__SHORT EXERCISE__: Every record must be written out once more, with nothing added or omitted.

⟨

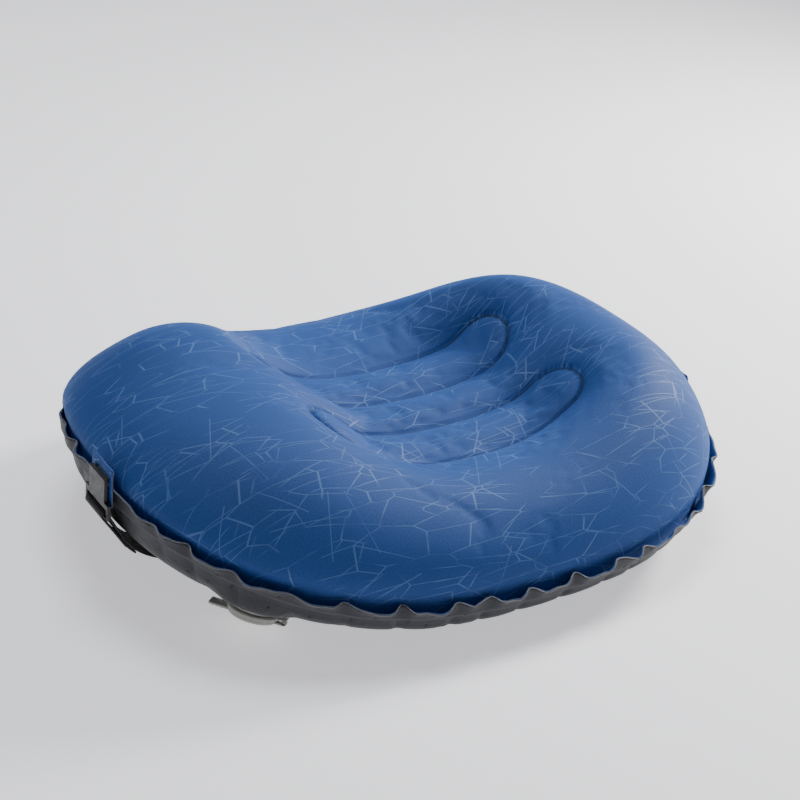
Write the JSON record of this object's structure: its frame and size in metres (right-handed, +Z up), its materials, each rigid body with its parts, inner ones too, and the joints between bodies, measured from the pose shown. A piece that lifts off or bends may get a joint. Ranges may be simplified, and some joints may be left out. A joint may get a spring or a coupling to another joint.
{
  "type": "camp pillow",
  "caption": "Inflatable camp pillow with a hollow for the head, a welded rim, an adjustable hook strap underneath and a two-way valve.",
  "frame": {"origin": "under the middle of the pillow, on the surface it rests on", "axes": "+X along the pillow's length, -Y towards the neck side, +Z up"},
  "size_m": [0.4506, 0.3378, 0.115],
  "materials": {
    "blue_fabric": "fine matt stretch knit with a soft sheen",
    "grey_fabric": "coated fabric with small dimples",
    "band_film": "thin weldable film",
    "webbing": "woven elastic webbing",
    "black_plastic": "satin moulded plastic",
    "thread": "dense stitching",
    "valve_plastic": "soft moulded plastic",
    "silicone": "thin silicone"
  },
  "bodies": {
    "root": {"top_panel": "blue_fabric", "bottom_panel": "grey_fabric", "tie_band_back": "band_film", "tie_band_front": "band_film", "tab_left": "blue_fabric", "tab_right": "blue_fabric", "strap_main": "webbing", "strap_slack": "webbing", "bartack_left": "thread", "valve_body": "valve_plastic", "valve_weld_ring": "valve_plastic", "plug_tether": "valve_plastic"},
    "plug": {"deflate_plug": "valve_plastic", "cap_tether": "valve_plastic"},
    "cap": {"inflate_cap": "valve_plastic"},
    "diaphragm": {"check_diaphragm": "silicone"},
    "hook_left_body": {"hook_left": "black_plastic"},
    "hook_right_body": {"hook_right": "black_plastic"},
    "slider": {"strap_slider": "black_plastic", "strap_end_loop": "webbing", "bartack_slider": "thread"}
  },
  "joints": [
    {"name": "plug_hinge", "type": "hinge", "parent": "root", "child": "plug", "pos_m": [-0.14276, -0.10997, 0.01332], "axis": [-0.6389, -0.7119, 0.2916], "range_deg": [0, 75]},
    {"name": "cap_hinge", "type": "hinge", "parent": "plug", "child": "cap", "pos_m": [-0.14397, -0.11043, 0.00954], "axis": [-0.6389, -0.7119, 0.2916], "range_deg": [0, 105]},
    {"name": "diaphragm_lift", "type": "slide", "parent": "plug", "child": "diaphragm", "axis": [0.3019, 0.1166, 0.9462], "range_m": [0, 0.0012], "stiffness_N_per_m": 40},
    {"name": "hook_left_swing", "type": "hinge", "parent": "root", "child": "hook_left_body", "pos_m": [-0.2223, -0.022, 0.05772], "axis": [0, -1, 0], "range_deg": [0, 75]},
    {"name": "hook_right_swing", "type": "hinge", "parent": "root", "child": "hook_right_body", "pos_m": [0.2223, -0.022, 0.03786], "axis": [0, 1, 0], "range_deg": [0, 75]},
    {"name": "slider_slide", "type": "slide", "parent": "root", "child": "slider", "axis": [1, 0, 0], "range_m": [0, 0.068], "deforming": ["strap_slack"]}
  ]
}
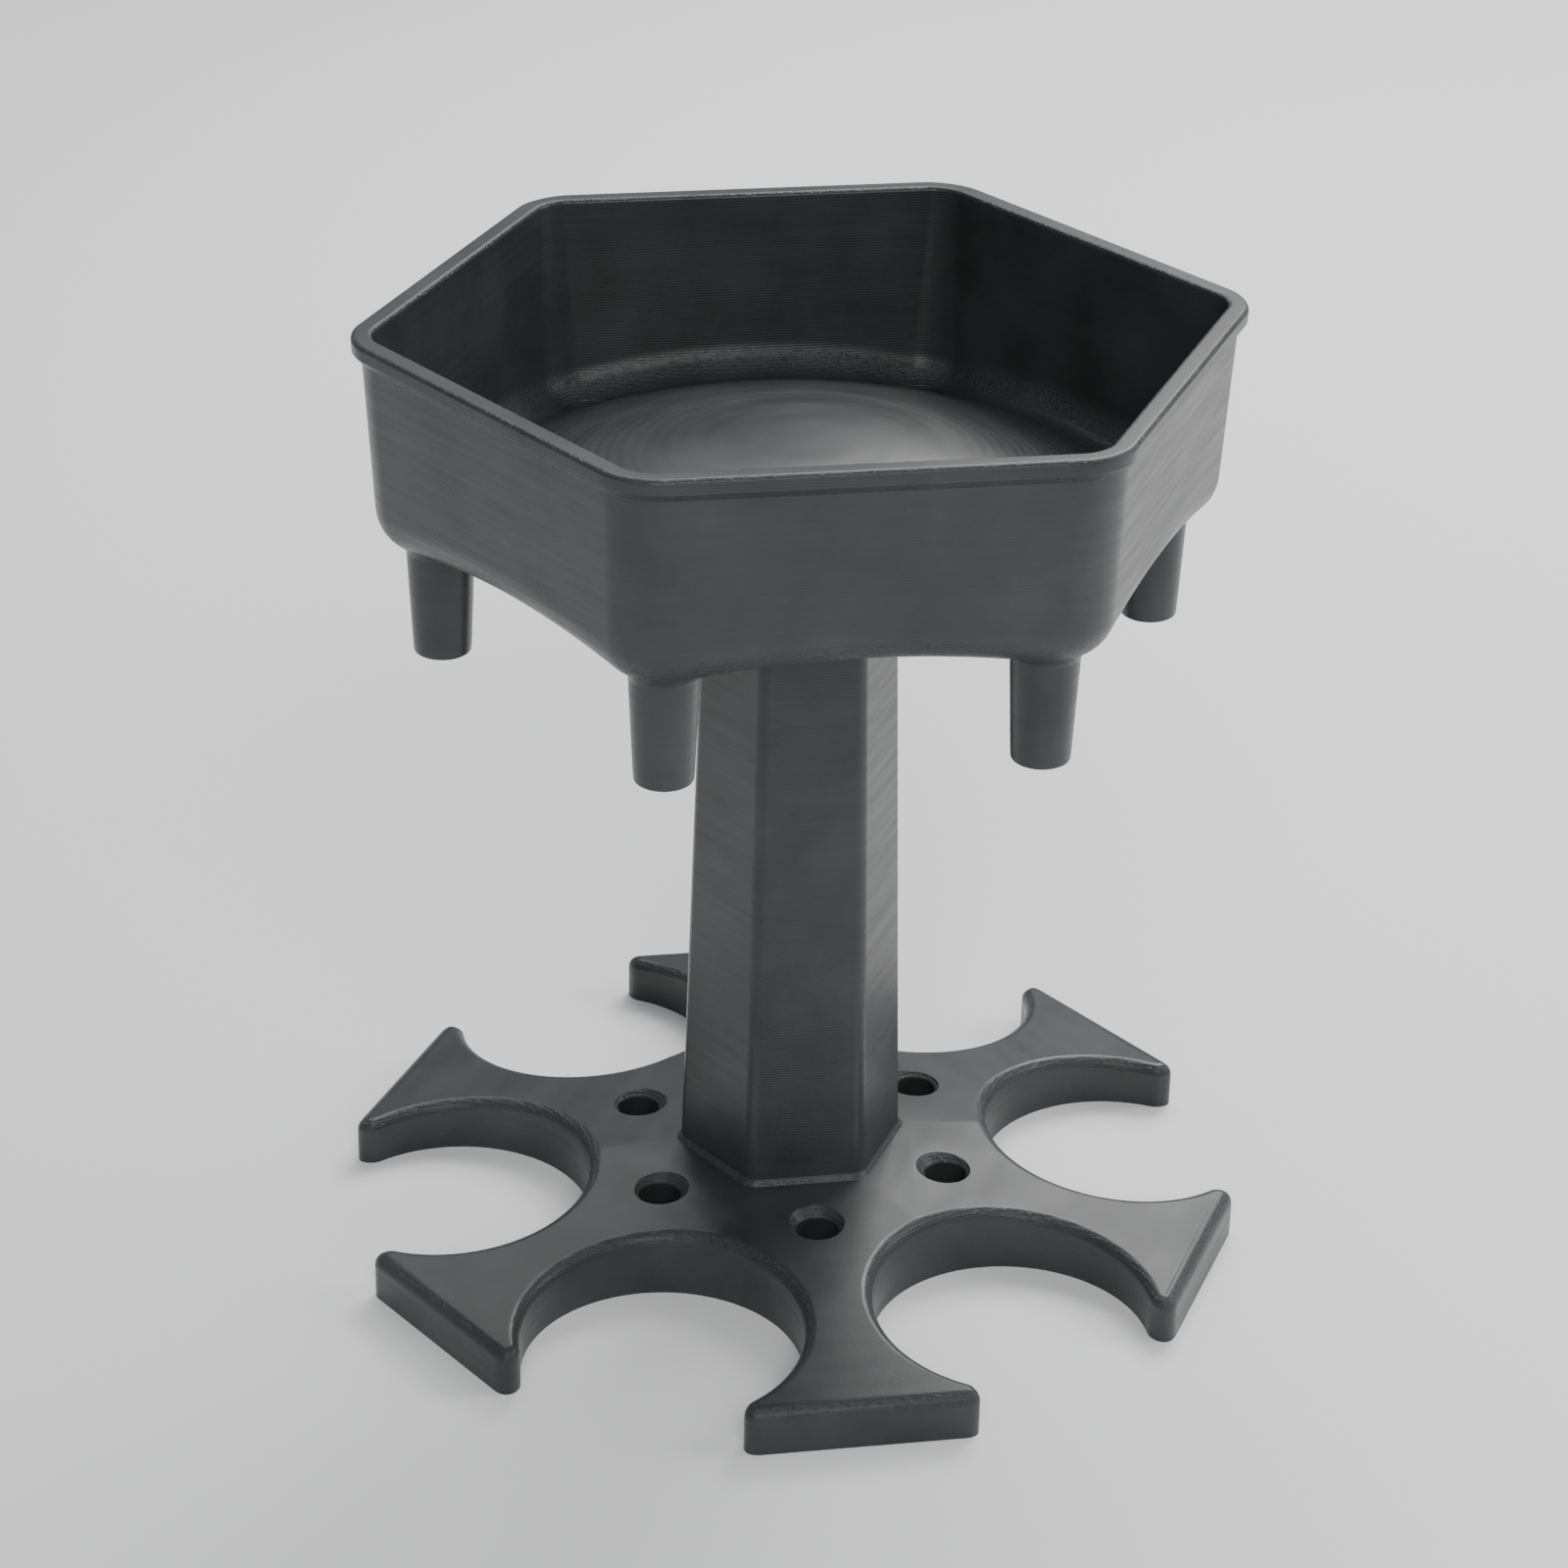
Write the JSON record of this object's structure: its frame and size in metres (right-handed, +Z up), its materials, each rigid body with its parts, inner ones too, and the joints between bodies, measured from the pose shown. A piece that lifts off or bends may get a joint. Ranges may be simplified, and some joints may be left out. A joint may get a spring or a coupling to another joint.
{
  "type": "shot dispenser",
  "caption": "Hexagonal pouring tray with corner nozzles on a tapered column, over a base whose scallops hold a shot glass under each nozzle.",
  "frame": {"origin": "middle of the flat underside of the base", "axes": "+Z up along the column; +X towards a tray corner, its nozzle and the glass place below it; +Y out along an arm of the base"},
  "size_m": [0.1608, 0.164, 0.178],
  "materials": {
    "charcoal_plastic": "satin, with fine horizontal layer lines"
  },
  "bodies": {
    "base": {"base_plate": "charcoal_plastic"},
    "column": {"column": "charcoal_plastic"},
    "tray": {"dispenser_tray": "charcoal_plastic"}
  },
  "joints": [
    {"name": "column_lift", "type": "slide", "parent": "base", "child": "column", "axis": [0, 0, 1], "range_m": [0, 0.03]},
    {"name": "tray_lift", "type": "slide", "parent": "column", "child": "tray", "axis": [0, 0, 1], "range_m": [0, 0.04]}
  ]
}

⟩

__EXERCISE OUTPUT__:
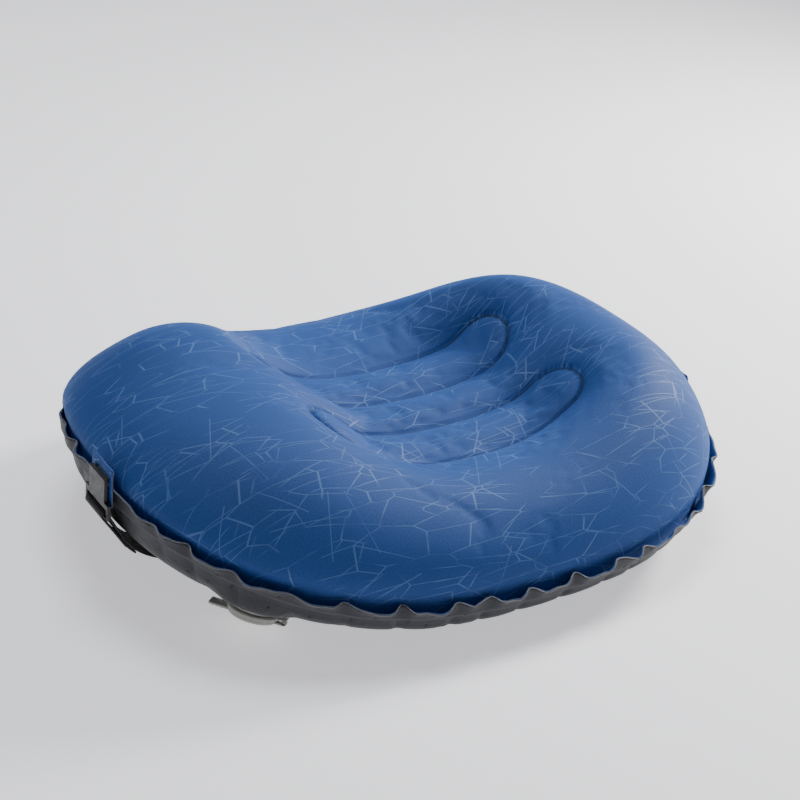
Write the JSON record of this object's structure: its frame and size in metres (right-handed, +Z up), its materials, each rigid body with its parts, inner ones too, and the joints between bodies, measured from the pose shown. A piece that lifts off or bends may get a joint. Ranges may be simplified, and some joints may be left out. A joint may get a spring or a coupling to another joint.
{
  "type": "camp pillow",
  "caption": "Inflatable camp pillow with a hollow for the head, a welded rim, an adjustable hook strap underneath and a two-way valve.",
  "frame": {"origin": "under the middle of the pillow, on the surface it rests on", "axes": "+X along the pillow's length, -Y towards the neck side, +Z up"},
  "size_m": [0.4506, 0.3378, 0.115],
  "materials": {
    "blue_fabric": "fine matt stretch knit with a soft sheen",
    "grey_fabric": "coated fabric with small dimples",
    "band_film": "thin weldable film",
    "webbing": "woven elastic webbing",
    "black_plastic": "satin moulded plastic",
    "thread": "dense stitching",
    "valve_plastic": "soft moulded plastic",
    "silicone": "thin silicone"
  },
  "bodies": {
    "root": {"top_panel": "blue_fabric", "bottom_panel": "grey_fabric", "tie_band_back": "band_film", "tie_band_front": "band_film", "tab_left": "blue_fabric", "tab_right": "blue_fabric", "strap_main": "webbing", "strap_slack": "webbing", "bartack_left": "thread", "valve_body": "valve_plastic", "valve_weld_ring": "valve_plastic", "plug_tether": "valve_plastic"},
    "plug": {"deflate_plug": "valve_plastic", "cap_tether": "valve_plastic"},
    "cap": {"inflate_cap": "valve_plastic"},
    "diaphragm": {"check_diaphragm": "silicone"},
    "hook_left_body": {"hook_left": "black_plastic"},
    "hook_right_body": {"hook_right": "black_plastic"},
    "slider": {"strap_slider": "black_plastic", "strap_end_loop": "webbing", "bartack_slider": "thread"}
  },
  "joints": [
    {"name": "plug_hinge", "type": "hinge", "parent": "root", "child": "plug", "pos_m": [-0.14276, -0.10997, 0.01332], "axis": [-0.6389, -0.7119, 0.2916], "range_deg": [0, 75]},
    {"name": "cap_hinge", "type": "hinge", "parent": "plug", "child": "cap", "pos_m": [-0.14397, -0.11043, 0.00954], "axis": [-0.6389, -0.7119, 0.2916], "range_deg": [0, 105]},
    {"name": "diaphragm_lift", "type": "slide", "parent": "plug", "child": "diaphragm", "axis": [0.3019, 0.1166, 0.9462], "range_m": [0, 0.0012], "stiffness_N_per_m": 40},
    {"name": "hook_left_swing", "type": "hinge", "parent": "root", "child": "hook_left_body", "pos_m": [-0.2223, -0.022, 0.05772], "axis": [0, -1, 0], "range_deg": [0, 75]},
    {"name": "hook_right_swing", "type": "hinge", "parent": "root", "child": "hook_right_body", "pos_m": [0.2223, -0.022, 0.03786], "axis": [0, 1, 0], "range_deg": [0, 75]},
    {"name": "slider_slide", "type": "slide", "parent": "root", "child": "slider", "axis": [1, 0, 0], "range_m": [0, 0.068], "deforming": ["strap_slack"]}
  ]
}
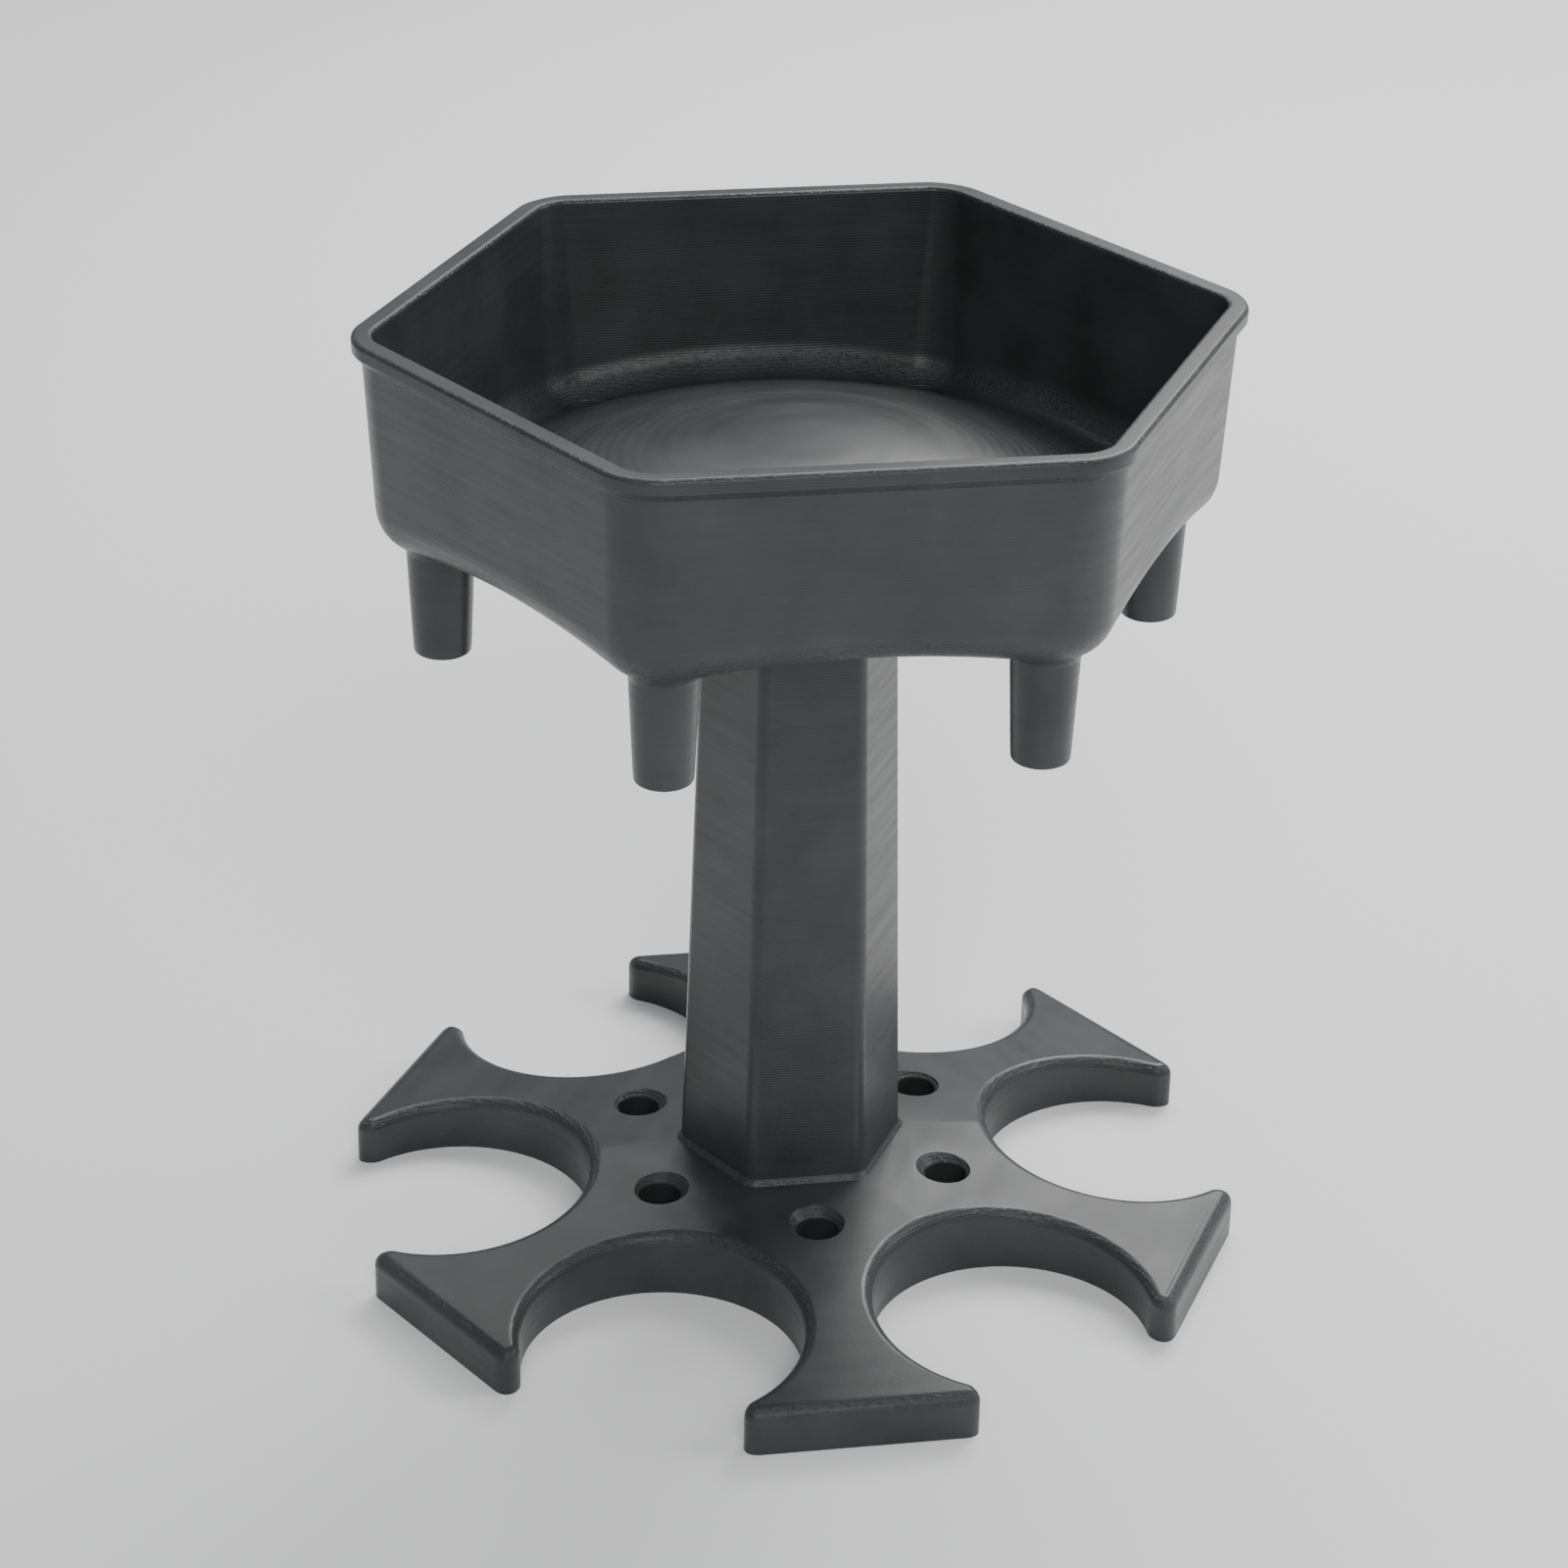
Write the JSON record of this object's structure: its frame and size in metres (right-handed, +Z up), its materials, each rigid body with its parts, inner ones too, and the joints between bodies, measured from the pose shown. A piece that lifts off or bends may get a joint. Ranges may be simplified, and some joints may be left out. A joint may get a spring or a coupling to another joint.
{
  "type": "shot dispenser",
  "caption": "Hexagonal pouring tray with corner nozzles on a tapered column, over a base whose scallops hold a shot glass under each nozzle.",
  "frame": {"origin": "middle of the flat underside of the base", "axes": "+Z up along the column; +X towards a tray corner, its nozzle and the glass place below it; +Y out along an arm of the base"},
  "size_m": [0.1608, 0.164, 0.178],
  "materials": {
    "charcoal_plastic": "satin, with fine horizontal layer lines"
  },
  "bodies": {
    "base": {"base_plate": "charcoal_plastic"},
    "column": {"column": "charcoal_plastic"},
    "tray": {"dispenser_tray": "charcoal_plastic"}
  },
  "joints": [
    {"name": "column_lift", "type": "slide", "parent": "base", "child": "column", "axis": [0, 0, 1], "range_m": [0, 0.03]},
    {"name": "tray_lift", "type": "slide", "parent": "column", "child": "tray", "axis": [0, 0, 1], "range_m": [0, 0.04]}
  ]
}